The scheme also provides for refresher courses of short duratidn for judicial officers having put in eight to ten years of service. The refresher courses according to the scheme must include:
(1) amendment of the Constitution and the civil, criminal and other laws in the last 10 to 15 years;
(2) case law-decisions of the Supreme Court/High Courts;
(3) new developments in the field of economic laws and constitutional law;
(4) modern practices of office management', including documentation and storage of judicial records;
(5) modern jail administration;
(6) measures to expedite disposal of cases in courts and reduce arrears; and
(7) problems of Scheduled Castes and Tribes, other Backward Communities and weaker sections, family disputes.

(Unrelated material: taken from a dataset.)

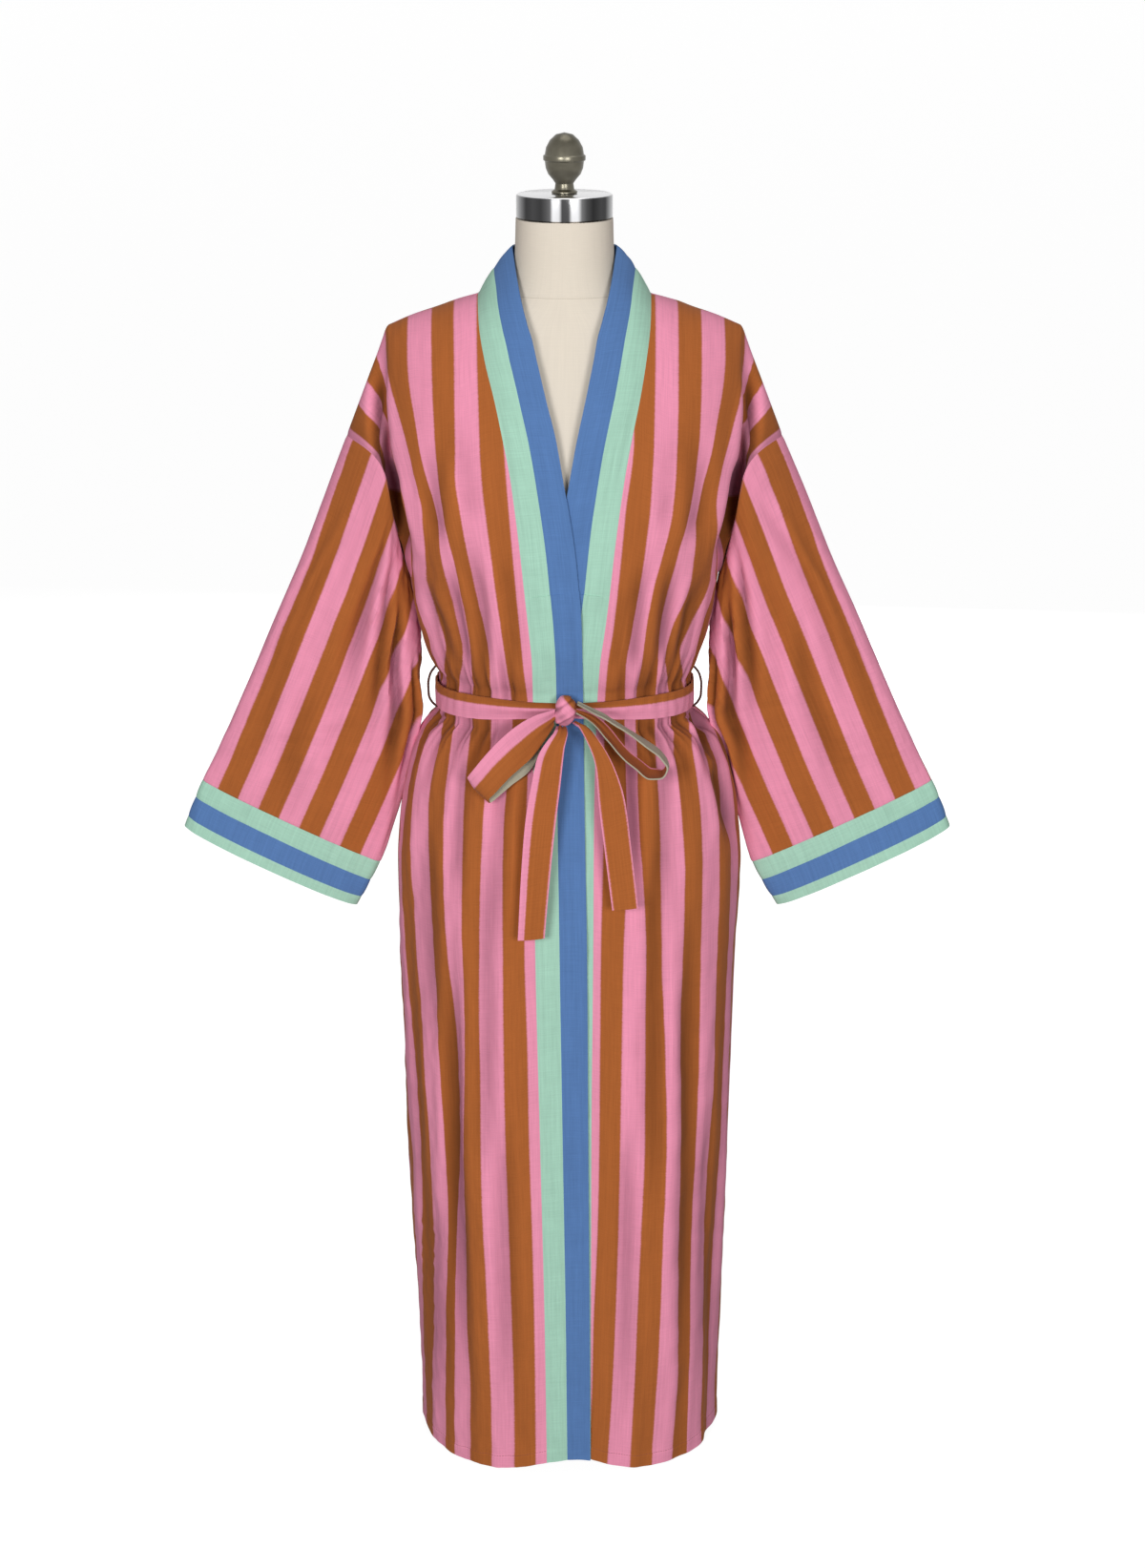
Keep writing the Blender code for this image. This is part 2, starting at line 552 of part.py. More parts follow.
def sleeve_base(side, u, k):
    """Sleeve surface: u round it from the outer fold, k down it from the armhole."""
    u, k = np.broadcast_arrays(np.asarray(u, float), np.asarray(k, float))

    def value(name):
        return through(SLEEVE["at"], SLEEVE[name], k)

    shift = value("left_out") if side > 0 else 0.0 * k
    inner_name = "right_inner" if side < 0 else "left_inner"
    outer_point = stack(side * (value("outer_x") + shift), 0.0, value("outer_z"))
    inner_point = stack(side * value(inner_name), 0.0, value("inner_z"))
    turn = 2 * math.pi * u
    t = (1 - np.cos(turn)) / 2
    facing = np.where(np.sin(turn) >= 0, -1.0, 1.0)
    rise = 1 - t
    angle = np.arcsin(np.clip(rise, 0, 1))
    seam_x_shift = (SLEEVE_TOP[0] - BODY["right"][-1]) * (rise ** ARMHOLE_LEAN - rise)
    seam_shift = stack(side * seam_x_shift, facing * armhole_depth(angle, rise), 0.0)
    lens_y = facing * value("half") * np.abs(np.sin(turn)) ** 0.75
    lens = stack(0.0, lens_y, 0.0)
    change = ease(k / 0.36)[..., None]
    line = outer_point + (inner_point - outer_point) * t[..., None]
    return line + seam_shift * (1 - change) + lens * change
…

After quoting resolution adopted at the 1985 meeting hereinbefore referred to the framers of the scheme frown upon establishment of new regional training institutes as it would involve considerable expenditure and would, therefore, suggest feasibility of expanding the existing institutional arrangements available in the State of Andhra Pradesh and one set up at Gauhati by the Governments of Assam, Meghalaya, Manipur and Nagaland. It further refers to the possibility of providing facilities for refresher courses at Indian Law Institute, Delhi. This is the brief outline of the scheme.